— start of Listed records —

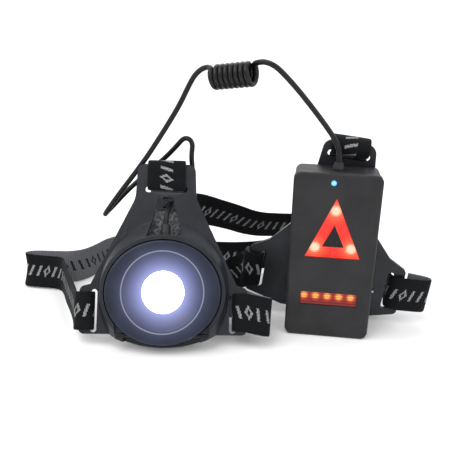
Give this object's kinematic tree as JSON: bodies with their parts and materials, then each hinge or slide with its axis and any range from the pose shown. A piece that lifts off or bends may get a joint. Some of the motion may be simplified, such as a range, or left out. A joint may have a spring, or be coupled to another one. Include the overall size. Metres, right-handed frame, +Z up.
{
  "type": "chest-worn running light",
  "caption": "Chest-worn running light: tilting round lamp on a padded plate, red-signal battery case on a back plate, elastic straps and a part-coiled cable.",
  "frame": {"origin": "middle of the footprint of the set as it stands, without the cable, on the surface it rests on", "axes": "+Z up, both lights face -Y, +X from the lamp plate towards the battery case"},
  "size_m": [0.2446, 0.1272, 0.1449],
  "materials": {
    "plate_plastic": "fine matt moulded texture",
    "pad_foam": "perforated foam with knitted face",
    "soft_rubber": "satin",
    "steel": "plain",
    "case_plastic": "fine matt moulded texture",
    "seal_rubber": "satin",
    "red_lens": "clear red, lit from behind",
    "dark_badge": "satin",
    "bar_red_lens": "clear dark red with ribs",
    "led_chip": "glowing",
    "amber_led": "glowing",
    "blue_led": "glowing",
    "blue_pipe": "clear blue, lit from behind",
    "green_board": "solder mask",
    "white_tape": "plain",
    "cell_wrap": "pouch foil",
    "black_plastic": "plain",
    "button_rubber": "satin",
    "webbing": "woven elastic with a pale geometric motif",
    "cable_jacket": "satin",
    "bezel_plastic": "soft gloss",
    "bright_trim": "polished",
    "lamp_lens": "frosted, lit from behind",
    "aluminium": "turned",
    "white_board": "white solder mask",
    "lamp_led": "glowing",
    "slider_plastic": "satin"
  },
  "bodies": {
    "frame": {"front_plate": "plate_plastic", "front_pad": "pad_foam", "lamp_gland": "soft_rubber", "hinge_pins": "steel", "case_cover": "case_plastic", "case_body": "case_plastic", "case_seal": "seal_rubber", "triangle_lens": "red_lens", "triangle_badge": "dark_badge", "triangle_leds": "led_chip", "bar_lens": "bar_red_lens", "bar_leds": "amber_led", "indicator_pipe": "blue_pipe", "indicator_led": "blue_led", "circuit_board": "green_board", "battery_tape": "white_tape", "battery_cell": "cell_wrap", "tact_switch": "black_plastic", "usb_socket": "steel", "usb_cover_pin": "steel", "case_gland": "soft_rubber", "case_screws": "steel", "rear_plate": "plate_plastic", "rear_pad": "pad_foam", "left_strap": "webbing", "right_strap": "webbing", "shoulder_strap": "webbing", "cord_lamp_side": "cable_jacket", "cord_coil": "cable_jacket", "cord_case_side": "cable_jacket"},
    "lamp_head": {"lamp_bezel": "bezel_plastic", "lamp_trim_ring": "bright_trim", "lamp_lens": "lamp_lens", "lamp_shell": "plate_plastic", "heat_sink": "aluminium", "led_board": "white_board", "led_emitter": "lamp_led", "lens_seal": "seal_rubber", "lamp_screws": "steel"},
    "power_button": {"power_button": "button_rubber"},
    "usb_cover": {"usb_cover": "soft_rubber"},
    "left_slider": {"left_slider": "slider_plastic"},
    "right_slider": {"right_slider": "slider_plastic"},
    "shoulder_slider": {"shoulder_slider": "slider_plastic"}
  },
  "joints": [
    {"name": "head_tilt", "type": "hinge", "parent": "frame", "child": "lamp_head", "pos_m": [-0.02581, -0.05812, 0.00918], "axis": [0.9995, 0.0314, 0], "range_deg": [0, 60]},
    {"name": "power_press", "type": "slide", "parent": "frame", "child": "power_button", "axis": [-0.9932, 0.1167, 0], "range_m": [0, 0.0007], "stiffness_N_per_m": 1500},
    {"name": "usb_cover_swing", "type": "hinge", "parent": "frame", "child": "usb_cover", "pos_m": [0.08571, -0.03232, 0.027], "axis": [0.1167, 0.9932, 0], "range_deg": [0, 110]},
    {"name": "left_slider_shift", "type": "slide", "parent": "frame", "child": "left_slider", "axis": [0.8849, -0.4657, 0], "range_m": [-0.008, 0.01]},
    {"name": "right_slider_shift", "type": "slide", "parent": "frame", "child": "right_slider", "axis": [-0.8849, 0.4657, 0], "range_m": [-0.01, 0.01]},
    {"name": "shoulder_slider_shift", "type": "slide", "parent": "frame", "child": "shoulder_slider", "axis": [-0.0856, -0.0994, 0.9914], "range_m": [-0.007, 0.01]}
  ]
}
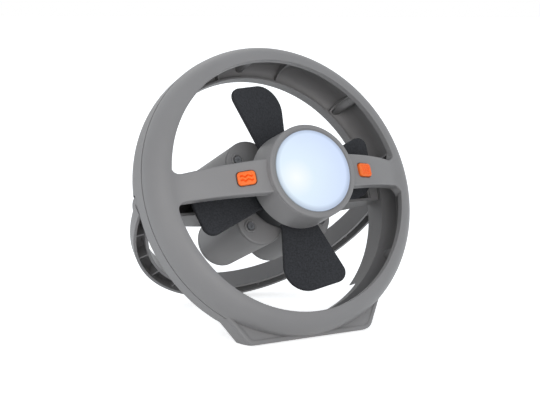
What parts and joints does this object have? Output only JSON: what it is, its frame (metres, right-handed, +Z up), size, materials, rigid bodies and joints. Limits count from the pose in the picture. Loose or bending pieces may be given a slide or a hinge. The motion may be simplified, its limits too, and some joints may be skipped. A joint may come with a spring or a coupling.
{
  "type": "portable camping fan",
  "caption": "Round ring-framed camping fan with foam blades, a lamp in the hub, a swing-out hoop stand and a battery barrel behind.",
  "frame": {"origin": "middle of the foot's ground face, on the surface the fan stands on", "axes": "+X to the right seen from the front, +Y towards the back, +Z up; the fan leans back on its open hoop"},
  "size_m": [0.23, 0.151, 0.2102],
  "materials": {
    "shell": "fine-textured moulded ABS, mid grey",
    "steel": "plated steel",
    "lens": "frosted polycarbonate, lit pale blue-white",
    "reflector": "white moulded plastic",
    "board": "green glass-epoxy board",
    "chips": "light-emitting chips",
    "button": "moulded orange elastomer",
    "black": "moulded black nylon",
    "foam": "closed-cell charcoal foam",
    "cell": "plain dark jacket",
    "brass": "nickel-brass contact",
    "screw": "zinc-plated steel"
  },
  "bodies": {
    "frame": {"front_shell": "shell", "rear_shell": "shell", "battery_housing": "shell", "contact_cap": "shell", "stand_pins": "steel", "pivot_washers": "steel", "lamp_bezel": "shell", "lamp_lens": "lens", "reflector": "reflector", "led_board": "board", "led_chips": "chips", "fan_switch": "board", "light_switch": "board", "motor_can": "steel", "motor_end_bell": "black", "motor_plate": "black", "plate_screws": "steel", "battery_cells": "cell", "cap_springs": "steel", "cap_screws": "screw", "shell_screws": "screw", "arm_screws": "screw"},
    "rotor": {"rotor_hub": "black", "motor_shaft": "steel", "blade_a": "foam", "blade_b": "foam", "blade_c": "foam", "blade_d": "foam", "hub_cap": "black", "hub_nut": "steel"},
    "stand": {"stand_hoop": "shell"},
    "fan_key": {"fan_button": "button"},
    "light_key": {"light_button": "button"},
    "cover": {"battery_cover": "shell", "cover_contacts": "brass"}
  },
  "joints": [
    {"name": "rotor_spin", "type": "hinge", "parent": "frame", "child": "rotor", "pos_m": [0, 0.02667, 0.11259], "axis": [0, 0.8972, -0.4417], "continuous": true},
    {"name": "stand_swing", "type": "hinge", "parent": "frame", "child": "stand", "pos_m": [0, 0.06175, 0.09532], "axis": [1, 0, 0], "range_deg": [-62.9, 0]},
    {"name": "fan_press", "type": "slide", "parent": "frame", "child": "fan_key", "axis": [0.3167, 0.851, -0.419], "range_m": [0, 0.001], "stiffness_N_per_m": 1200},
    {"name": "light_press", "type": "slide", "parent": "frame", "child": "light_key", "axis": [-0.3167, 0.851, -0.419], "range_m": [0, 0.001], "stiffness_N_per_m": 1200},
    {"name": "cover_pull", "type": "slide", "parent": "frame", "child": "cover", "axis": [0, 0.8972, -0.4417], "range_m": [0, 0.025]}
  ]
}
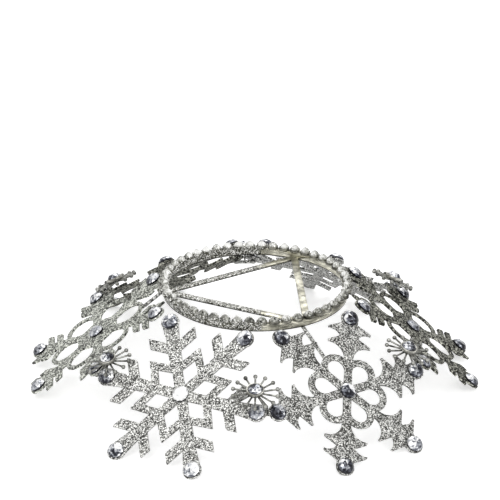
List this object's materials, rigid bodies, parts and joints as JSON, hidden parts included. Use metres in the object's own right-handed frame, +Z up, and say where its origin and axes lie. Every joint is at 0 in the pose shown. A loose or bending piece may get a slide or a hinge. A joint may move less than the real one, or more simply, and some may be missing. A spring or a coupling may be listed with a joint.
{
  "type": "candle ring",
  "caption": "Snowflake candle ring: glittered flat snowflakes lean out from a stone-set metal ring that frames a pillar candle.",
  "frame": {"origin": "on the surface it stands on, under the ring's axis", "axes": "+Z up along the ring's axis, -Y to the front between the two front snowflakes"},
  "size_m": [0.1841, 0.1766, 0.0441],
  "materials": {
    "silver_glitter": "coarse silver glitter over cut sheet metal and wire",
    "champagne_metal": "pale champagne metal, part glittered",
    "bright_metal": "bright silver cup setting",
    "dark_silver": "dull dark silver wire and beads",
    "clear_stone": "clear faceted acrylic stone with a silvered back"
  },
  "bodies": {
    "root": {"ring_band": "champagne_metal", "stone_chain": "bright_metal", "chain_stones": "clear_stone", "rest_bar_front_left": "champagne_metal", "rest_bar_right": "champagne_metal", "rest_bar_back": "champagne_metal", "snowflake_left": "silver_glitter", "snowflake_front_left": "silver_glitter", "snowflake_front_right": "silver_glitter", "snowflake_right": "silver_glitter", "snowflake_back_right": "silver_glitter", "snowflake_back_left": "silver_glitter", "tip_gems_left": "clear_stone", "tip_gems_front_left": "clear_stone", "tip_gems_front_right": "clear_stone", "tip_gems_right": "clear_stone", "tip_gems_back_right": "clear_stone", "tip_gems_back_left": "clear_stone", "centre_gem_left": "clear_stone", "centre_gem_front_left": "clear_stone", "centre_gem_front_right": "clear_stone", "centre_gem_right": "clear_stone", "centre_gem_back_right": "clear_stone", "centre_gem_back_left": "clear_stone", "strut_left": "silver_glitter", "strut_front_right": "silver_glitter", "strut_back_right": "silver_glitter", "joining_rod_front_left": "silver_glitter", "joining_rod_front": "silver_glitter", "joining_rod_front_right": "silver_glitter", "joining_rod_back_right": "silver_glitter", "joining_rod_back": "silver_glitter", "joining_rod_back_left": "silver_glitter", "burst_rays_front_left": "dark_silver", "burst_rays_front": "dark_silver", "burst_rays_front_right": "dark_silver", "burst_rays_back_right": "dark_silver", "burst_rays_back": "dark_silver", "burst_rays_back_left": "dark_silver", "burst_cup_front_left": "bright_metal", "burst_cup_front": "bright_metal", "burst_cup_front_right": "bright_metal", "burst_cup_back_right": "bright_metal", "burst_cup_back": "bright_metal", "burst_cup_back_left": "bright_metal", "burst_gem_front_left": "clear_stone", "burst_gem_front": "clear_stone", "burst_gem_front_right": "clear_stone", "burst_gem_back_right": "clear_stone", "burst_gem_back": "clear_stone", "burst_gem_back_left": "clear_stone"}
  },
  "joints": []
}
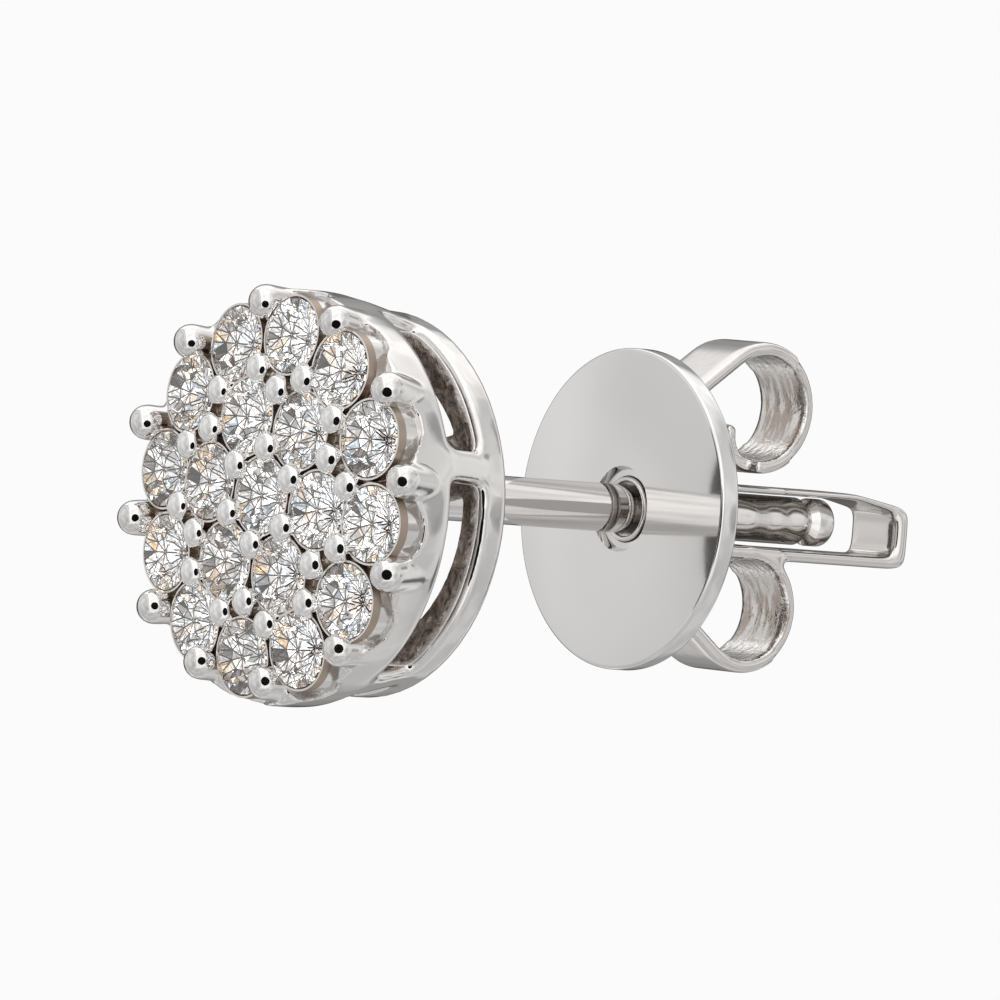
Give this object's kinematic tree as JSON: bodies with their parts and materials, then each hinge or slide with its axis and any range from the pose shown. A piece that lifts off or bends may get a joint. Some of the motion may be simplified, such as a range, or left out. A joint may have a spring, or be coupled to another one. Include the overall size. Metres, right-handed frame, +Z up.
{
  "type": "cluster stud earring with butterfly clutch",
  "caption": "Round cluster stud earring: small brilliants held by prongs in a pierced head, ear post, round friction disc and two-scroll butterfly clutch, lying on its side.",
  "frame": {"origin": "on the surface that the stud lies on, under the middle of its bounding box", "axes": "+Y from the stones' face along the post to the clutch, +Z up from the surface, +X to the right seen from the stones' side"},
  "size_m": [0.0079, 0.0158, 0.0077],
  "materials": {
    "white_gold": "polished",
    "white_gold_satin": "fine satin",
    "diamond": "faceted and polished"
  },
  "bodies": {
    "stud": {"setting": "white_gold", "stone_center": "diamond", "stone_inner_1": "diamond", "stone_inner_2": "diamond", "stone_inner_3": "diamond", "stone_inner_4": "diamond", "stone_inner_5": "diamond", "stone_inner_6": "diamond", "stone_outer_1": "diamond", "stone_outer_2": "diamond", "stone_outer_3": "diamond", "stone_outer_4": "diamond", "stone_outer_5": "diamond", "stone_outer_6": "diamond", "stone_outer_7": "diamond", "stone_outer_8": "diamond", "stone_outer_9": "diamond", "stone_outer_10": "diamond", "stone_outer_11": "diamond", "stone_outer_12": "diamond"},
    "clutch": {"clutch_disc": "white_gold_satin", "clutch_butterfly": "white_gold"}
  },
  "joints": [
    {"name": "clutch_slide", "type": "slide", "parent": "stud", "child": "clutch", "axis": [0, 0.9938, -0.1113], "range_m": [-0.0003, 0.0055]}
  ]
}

— end of Listed records —

Set task = Give the count of lines holding the word "rigid", with no other words.

Exercise result = 2